Directions
In the listing that follows, the range to quote begins at the line that has "for outwards in" and ends after the line that has "imported = [obj"; quote it verbatim and add nothing.

Data excerpt
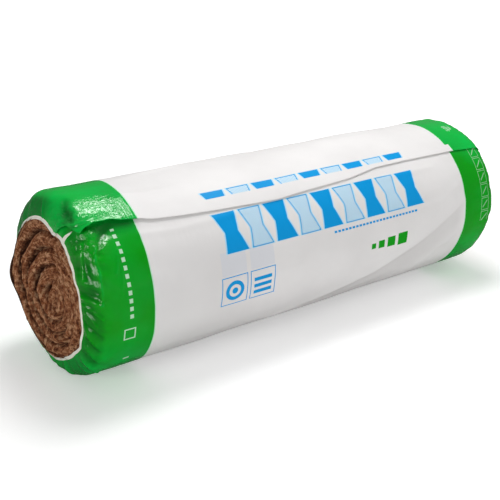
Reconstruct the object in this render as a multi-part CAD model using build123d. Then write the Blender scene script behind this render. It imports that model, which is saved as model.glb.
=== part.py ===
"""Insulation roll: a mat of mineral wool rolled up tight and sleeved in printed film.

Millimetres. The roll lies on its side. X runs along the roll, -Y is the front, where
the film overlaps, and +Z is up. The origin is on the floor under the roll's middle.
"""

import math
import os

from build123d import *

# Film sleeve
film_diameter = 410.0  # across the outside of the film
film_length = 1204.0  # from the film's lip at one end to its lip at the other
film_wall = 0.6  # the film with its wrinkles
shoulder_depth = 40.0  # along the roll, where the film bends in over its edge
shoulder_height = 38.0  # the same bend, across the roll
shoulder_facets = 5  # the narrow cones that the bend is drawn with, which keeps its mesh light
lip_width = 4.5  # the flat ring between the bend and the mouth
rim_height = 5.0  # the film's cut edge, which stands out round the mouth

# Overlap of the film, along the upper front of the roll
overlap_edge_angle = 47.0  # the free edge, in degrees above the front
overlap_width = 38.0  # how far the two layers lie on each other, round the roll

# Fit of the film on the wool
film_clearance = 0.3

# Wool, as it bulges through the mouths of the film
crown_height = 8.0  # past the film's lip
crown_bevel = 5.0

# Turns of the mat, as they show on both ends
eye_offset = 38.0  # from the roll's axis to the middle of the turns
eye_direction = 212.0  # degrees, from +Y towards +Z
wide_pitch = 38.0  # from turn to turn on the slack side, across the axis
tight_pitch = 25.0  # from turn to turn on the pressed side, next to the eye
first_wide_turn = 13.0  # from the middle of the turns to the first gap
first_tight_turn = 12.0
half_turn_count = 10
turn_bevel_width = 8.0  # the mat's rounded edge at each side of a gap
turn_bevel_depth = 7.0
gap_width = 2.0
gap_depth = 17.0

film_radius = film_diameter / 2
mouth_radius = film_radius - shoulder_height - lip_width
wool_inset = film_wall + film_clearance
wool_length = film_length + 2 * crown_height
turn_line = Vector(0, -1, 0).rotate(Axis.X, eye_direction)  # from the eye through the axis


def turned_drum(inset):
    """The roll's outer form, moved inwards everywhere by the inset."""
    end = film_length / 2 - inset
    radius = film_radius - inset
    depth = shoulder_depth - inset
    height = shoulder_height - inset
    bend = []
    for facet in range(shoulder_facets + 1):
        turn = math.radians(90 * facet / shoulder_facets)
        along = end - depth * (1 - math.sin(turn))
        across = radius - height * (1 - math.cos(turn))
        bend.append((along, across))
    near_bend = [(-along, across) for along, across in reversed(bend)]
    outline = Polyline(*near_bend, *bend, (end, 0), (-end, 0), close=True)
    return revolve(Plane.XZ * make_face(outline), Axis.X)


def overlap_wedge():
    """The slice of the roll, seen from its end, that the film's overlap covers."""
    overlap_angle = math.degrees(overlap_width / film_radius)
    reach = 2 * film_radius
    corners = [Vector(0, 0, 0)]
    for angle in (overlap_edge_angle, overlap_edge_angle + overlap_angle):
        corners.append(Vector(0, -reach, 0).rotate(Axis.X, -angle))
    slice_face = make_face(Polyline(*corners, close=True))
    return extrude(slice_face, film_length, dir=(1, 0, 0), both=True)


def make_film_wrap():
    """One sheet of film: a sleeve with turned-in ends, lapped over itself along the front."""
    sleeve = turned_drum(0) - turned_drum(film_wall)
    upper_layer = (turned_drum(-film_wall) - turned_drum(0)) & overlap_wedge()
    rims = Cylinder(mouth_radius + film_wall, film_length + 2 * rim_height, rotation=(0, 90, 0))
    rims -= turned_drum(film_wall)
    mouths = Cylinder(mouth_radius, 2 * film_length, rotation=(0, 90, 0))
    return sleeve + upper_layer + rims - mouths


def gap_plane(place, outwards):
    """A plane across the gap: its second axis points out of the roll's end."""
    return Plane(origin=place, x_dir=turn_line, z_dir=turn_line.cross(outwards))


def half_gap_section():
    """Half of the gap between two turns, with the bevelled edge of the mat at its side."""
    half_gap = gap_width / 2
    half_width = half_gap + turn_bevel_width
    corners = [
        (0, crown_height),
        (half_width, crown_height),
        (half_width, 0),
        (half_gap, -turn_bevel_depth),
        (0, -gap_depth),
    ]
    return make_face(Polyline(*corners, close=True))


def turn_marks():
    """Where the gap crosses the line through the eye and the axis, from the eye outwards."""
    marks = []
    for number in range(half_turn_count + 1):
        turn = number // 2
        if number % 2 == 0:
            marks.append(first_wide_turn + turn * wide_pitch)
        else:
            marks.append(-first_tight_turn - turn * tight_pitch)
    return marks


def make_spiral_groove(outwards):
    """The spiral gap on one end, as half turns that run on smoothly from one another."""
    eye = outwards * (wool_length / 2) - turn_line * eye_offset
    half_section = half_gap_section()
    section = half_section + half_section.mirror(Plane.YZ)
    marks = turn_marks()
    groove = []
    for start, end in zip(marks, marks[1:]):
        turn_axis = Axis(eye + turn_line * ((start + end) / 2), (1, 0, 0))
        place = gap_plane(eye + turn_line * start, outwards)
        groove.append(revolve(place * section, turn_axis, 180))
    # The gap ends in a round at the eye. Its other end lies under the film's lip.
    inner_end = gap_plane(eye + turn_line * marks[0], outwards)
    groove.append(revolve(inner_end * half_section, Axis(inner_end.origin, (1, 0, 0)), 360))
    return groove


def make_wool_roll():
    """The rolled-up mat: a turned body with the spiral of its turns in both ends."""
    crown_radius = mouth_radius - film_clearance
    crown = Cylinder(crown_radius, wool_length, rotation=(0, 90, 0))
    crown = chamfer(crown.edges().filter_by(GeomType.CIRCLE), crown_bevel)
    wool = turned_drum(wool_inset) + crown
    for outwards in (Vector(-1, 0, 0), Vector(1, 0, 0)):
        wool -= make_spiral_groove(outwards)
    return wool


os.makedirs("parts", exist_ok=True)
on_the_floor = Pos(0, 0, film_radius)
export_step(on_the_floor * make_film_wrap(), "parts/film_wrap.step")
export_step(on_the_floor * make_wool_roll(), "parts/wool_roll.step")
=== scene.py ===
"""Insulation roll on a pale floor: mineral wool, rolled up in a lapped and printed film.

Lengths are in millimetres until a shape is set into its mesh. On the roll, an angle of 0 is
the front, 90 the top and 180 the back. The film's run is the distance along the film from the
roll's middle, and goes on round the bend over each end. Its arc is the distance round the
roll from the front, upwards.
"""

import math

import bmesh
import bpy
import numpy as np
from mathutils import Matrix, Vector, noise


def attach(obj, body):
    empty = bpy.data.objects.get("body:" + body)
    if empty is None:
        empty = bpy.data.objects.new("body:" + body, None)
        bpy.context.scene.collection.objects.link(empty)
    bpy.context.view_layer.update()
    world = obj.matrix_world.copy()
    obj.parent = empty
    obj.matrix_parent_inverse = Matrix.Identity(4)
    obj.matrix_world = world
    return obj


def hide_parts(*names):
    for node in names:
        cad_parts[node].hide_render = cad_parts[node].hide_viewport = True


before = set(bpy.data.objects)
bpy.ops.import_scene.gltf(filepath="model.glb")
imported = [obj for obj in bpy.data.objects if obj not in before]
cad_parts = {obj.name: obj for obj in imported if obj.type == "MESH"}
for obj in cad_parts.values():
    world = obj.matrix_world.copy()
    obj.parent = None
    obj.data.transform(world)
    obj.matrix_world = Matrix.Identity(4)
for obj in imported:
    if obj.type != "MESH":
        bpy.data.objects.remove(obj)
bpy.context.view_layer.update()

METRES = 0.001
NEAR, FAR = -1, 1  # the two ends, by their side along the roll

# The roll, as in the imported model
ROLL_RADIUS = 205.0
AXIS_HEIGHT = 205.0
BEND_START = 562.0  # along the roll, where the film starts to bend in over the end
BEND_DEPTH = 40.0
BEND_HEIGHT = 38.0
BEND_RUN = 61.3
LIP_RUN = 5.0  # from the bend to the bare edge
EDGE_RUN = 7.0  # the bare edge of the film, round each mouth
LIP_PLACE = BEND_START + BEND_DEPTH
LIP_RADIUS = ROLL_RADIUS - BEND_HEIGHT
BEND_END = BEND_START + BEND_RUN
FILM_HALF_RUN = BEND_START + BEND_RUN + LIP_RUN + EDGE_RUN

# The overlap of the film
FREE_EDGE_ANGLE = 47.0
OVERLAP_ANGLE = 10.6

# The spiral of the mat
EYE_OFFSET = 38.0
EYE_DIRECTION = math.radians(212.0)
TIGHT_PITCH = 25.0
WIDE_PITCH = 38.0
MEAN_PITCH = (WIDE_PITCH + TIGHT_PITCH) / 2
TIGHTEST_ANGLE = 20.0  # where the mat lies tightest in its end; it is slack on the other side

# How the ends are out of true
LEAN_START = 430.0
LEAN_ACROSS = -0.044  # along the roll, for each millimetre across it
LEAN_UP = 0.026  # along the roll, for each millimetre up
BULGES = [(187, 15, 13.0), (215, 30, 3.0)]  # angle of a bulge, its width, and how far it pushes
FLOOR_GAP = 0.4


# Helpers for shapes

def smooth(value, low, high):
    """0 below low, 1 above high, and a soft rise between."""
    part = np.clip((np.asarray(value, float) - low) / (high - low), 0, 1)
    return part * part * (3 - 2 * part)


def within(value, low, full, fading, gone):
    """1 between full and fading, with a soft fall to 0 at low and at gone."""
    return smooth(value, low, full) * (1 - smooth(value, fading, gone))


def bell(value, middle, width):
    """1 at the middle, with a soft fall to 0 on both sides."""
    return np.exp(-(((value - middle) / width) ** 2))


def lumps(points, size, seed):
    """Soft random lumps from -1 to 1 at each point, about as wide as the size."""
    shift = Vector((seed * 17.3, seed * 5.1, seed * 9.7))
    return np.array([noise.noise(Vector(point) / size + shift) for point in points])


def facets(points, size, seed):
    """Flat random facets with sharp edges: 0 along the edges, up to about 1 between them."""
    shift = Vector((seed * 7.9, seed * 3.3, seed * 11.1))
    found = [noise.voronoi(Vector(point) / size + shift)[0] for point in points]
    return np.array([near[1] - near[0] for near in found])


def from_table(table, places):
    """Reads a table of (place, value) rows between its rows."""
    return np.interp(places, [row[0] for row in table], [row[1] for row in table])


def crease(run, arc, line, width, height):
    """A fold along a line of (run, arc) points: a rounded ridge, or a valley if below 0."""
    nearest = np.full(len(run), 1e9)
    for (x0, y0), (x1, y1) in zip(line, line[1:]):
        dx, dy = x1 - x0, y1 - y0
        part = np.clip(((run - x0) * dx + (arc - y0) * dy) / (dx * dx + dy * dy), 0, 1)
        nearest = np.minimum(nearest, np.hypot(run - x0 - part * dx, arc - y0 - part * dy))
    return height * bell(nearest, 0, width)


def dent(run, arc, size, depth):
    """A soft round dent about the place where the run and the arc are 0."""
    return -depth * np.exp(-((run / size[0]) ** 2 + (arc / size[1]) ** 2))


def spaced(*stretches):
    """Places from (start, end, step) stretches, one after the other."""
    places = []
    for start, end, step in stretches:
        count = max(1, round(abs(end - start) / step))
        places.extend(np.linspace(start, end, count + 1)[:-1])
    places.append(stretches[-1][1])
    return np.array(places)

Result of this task
    for outwards in (Vector(-1, 0, 0), Vector(1, 0, 0)):
        wool -= make_spiral_groove(outwards)
    return wool


os.makedirs("parts", exist_ok=True)
on_the_floor = Pos(0, 0, film_radius)
export_step(on_the_floor * make_film_wrap(), "parts/film_wrap.step")
export_step(on_the_floor * make_wool_roll(), "parts/wool_roll.step")
=== scene.py ===
"""Insulation roll on a pale floor: mineral wool, rolled up in a lapped and printed film.

Lengths are in millimetres until a shape is set into its mesh. On the roll, an angle of 0 is
the front, 90 the top and 180 the back. The film's run is the distance along the film from the
roll's middle, and goes on round the bend over each end. Its arc is the distance round the
roll from the front, upwards.
"""

import math

import bmesh
import bpy
import numpy as np
from mathutils import Matrix, Vector, noise


def attach(obj, body):
    empty = bpy.data.objects.get("body:" + body)
    if empty is None:
        empty = bpy.data.objects.new("body:" + body, None)
        bpy.context.scene.collection.objects.link(empty)
    bpy.context.view_layer.update()
    world = obj.matrix_world.copy()
    obj.parent = empty
    obj.matrix_parent_inverse = Matrix.Identity(4)
    obj.matrix_world = world
    return obj


def hide_parts(*names):
    for node in names:
        cad_parts[node].hide_render = cad_parts[node].hide_viewport = True


before = set(bpy.data.objects)
bpy.ops.import_scene.gltf(filepath="model.glb")
imported = [obj for obj in bpy.data.objects if obj not in before]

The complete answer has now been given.